The store is now completely gone and maybe Benny has finally gotten a real motorcycle. And he’s probably still smoking—if he’s still alive.
  • A RACE OF MURDERS

Dewey H. “Buddy” Tucker, former pastor of the former Temple Memorial Baptist Church which he founded in 1969, disliked Jews. Still does.
Probably still dislikes spelling, too. 
Tucker’s church, which was located on Magnolia Avenue, aligned itself with various white supremacist movements, including the Ku Klux Klan, by asserting that Jews were related to biblical bad boy Cain, by way of a sexual liaison between Satan and Eve. Tucker also preached that people of the white race were direct descendants of Adam and Eve. 
Dudenbostel made this picture of Tucker’s church marquee in the early ’70s, before the self-proclaimed prophet from Dandridge went to prison in 1977 for a 1974 conviction on the federal charge of income tax evasion. In a torrent of words discharged like industrial effluent, Tucker is still preaching his white nationalist, anti-Semitic, Christian identity views today.
Only now he does it the modern way—with a website instead of a church marquee, and he probably has a spell-checker.
  • ACTS 2:38 OR HELL

It was your choice, according to him, “Acts 2:38 or Hell.”
But if you were ever around the Old City in Knoxville during the ’50s and ’60s, you didn’t really have a choice about seeing him and his message. It was hard to miss. 

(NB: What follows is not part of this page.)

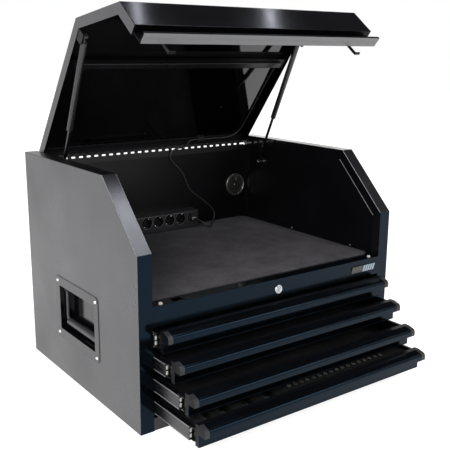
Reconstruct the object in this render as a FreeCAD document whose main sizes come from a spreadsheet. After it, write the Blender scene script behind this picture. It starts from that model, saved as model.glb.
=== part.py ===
import FreeCAD, Part
import math
import os
import re
import Sketcher
from FreeCAD import Placement, Rotation, Vector

# Tool chest with a hinged three-fold lid, gas struts and four drawers.
# X runs to the right, Y to the rear and Z up. The origin is the centre of the base.
# Millimetres and degrees. The drawers and the lid are modelled at rest, which is open.

SIZES = {
    # case
    "case_width": 762,
    "case_depth": 584,
    "case_height": 552,
    "column_height": 404,
    "slope_run": 147,
    "flange_width": 35,
    "return_width": 26,
    "sheet_steel": 1.2,
    "bend_radius": 1.6,
    "panel_inset": 3,
    "panel_drop": 2,
    # base, front rail and work deck
    "base_rail_height": 30,
    "base_rail_inset": 2,
    "base_hem": 12,
    "rail_face": 47,
    "rail_ledge": 36,
    "rail_hem": 15,
    "deck_upstand": 13,
    "mat_thickness": 3,
    "mat_margin": 1,
    "mat_overhang": 2,
    "mat_corner": 18,
    "bumper_radius": 5,
    "bumper_crown_radius": 3.5,
    "bumper_height": 3.6,
    "bumper_inset": 26,
    "bumper_setback": 10,
    # lid
    "lid_side_gap": 6,
    "lid_proud": 1.5,
    "lid_front_proud": 1,
    "lid_slope": 150,
    "lid_rail_gap": 4,
    "lid_return": 25,
    "lid_open_angle": 52.3,
    "pull_depth": 20,
    "pull_height": 35.5,
    "pull_nose": 6,
    "pull_lip": 5,
    "pull_sheet": 1.5,
    "pull_hem": 11.5,
    "pull_hem_drop": 0.8,
    "pull_end_gap": 3,
    "hook_left": 283,
    "hook_right": 250,
    "hook_thickness": 3,
    "hook_width": 6,
    "hook_length": 25.5,
    "hook_foot": 17,
    "hook_seat": 14,
    "stiffener_width": 30,
    "stiffener_depth": 18,
    "stiffener_flange": 12,
    "stiffener_setback": 105,
    "led_width": 16,
    "led_depth": 7,
    "led_length": 636,
    "led_corner": 2,
    # piano hinge
    "pin_radius": 1.5,
    "barrel_radius": 3,
    "pin_clearance": 0.05,
    "knuckle_length": 11.5,
    "knuckle_gap": 0.3,
    "leaf_width": 25,
    "leaf_thickness": 1.2,
    "leaf_fold": 17,
    "leaf_notch": 8,
    "hinge_drop": 21.5,
    # gas struts
    "strut_gap": 20,
    "strut_foot_setback": 97,
    "strut_foot_drop": 72,
    "strut_head_setback": 23.8,
    "strut_head_drop": 16,
    "strut_tube_radius": 7.5,
    "strut_bore_radius": 6,
    "strut_rod_radius": 4,
    "strut_rod_clearance": 0.08,
    "strut_rod_length": 185,
    "strut_tube_start": 154,
    "strut_gland": 6,
    "strut_neck": 6,
    "piston_length": 10,
    "ball_radius": 5,
    "ball_clearance": 0.08,
    "socket_radius": 8,
    "stud_radius": 3,
    "stud_plate_radius": 11,
    "stud_plate": 2,
    "stud_collar": 1.5,
    "bracket_half": 14,
    "bracket_thickness": 3,
    "bracket_clearance": 0.3,
    "bracket_drop": 6,
    "bracket_corner": 5,
    # lock
    "lock_drop": 25.5,
    "lock_radius": 7,
    "lock_sleeve_radius": 9.5,
    "lock_collar_radius": 11,
    "lock_collar": 2,
    "lock_reach": 22,
    "lock_clearance": 0.05,
    "key_width": 2,
    "key_height": 7,
    "key_depth": 8,
    "cam_radius": 12,
    "cam_thickness": 2,
    "cam_pin_radius": 2,
    "cam_pin_length": 8,
    "cam_throw": 8.49,
    "lock_bar_thickness": 3,
    "lock_bar_width": 12,
    "lock_bar_clearance": 0.3,
    "lock_bar_setback": 26,
    "fork_half": 8,
    "fork_gap": 2,
    "fork_thickness": 2,
    "fork_clearance": 0.6,
    "catch_width": 14,
    "catch_gap": 3,
    "catch_lift": 2,
    "catch_overlap": 4,
    "slot_margin": 4,
    "slot_clearance": 1.5,
    "slot_depth": 18.5,
    # blank name plate
    "plate_width": 90,
    "plate_height": 20,
    "plate_thickness": 1.2,
    "plate_slant": 7,
    "plate_inset": 53,
    "plate_drop": 24,
    # side handles
    "handle_setback": 9,
    "handle_height": 180,
    "handle_plate_width": 232,
    "handle_plate_height": 160,
    "handle_plate_corner": 12,
    "handle_opening_width": 190,
    "handle_opening_height": 114,
    "handle_cup_depth": 31.5,
    "handle_cup_gap": 1,
    "bail_pivot_drop": 12,
    "bail_arm": 83,
    "bail_wire_radius": 4,
    "bail_grip_radius": 8.5,
    "bail_grip_margin": 9,
    "bail_inset": 7,
    "bail_bend": 14,
    "bail_eye_radius": 6,
    "bail_pin_radius": 2,
    "bail_pin_clearance": 0.08,
    "screw_radius": 4.5,
    "screw_crown_radius": 3.2,
    "screw_height": 2.4,
    "screw_spacing_width": 208,
    "screw_spacing_height": 138,
    "deck_screw_front": 104,
    "deck_screw_spacing": 242,
    "deck_screw_height": 8,
    # power strip
    "strip_left": -88,
    "strip_length": 224,
    "strip_height": 53,
    "strip_depth": 45,
    "strip_edge": 4,
    "outlet_first": 42,
    "outlet_spacing": 38.4,
    "outlet_radius": 17,
    "outlet_depth": 12,
    "outlet_height": 33,
    "outlet_pin_radius": 2.4,
    "outlet_pin_spacing": 19,
    "outlet_pin_depth": 8,
    "outlet_turn": 35,
    "switch_along": 190,
    "switch_width": 11,
    "switch_height": 22,
    "switch_depth": 9,
    "switch_proud": 3,
    "switch_clearance": 0.5,
    "switch_travel_room": 1.9,
    "switch_pivot_depth": 6,
    "switch_rear_radius": 3,
    "switch_pin_radius": 1.5,
    "switch_pin_reach": 2.5,
    "switch_pin_clearance": 0.05,
    "usb_along": 206,
    "usb_width": 12,
    "usb_height": 6,
    "usb_length": 15,
    "usb_drop": 5,
    "usb_relief": 7,
    "relief_wall": 0.4,
    "gland_radius": 6,
    "gland_length": 8,
    # cable grommet in the back panel
    "grommet_inset": 41,
    "grommet_height": 397,
    "grommet_radius": 35,
    "grommet_sleeve_radius": 30,
    "grommet_wall": 1.5,
    "grommet_flange": 4,
    "grommet_sleeve": 10,
    "grommet_cap_thickness": 3,
    "grommet_cap_clearance": 0.3,
    "grommet_cap_setback": 1,
    "grommet_fit": 0.15,
    "grommet_lip": 3,
    "grommet_web": 1.5,
    "grommet_notch": 12,
    "grommet_knob_radius": 4,
    "grommet_crown_radius": 3,
    "grommet_knob_height": 1.5,
    # drawers
    "drawer_pitch": 52,
    "drawer_gap": 2,
    "drawer_side_gap": 9,
    "drawer_front_depth": 12,
    "drawer_hem": 1.6,
    "drawer_hem_proud": 0.8,
    "tray_depth": 520,
    "tray_lift": 4,
    "tray_rim": 6,
    "drawer_1_open": 26,
    "drawer_2_open": 70,
    "drawer_3_open": 122,
    "drawer_4_open": 159,
    # drawer pulls
    "grip_depth": 22,
    "grip_bottom": 28,
    "grip_slope": 6,
    "grip_radius": 9,
    "grip_wall": 2,
    "grip_cap_width": 12,
    # ball-bearing slides
    "slide_thickness": 12.7,
    "slide_height": 35,
    "slide_length": 500,
    "slide_lift": 7,
    "slide_steel": 1.2,
    "slide_nest": 0.3,
    "slide_outer_lip": 7,
    "slide_middle_lip": 8,
    "slide_inner_lip": 7.5,
    "slide_web_gap": 0.4,
    "slide_outer_inset": 6,
    "slide_middle_inset": 24,
    "slide_inner_inset": 13,
    # foam tray of the lowest drawer
    "foam_height": 30,
    "foam_margin": 4,
    "foam_pocket_depth": 16,
    "foam_bit_radius": 3.5,
    "foam_bit_depth": 3,
    "foam_bit_spacing": 19,
    "foam_bit_left": 50,
    "foam_bit_setback": 38,
    # lead of the lid light
    "lead_radius": 2,
    "connector_width": 10,
    "connector_height": 7,
}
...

He’d rigged a bicycle with cardboard and clear plastic sheeting against the advent of weather and mud puddles. Big white hand-painted letters on poster board or on his umbrella proclaimed his message. 
Working on foot, he’d get ahead of you on a sidewalk so you could read the Acts 2-38 or Hell poster over his back. Then he’d hold up a mirror so he could see your reaction. He always wore sunglasses, so you couldn’t see his.
Clarence Wilson was a black long-time street preacher who died at 77 in a Knoxville nursing home in 1985. Nobody in Knoxville ever knew his name, though. He was always just the “Acts 2:38 or hell guy.”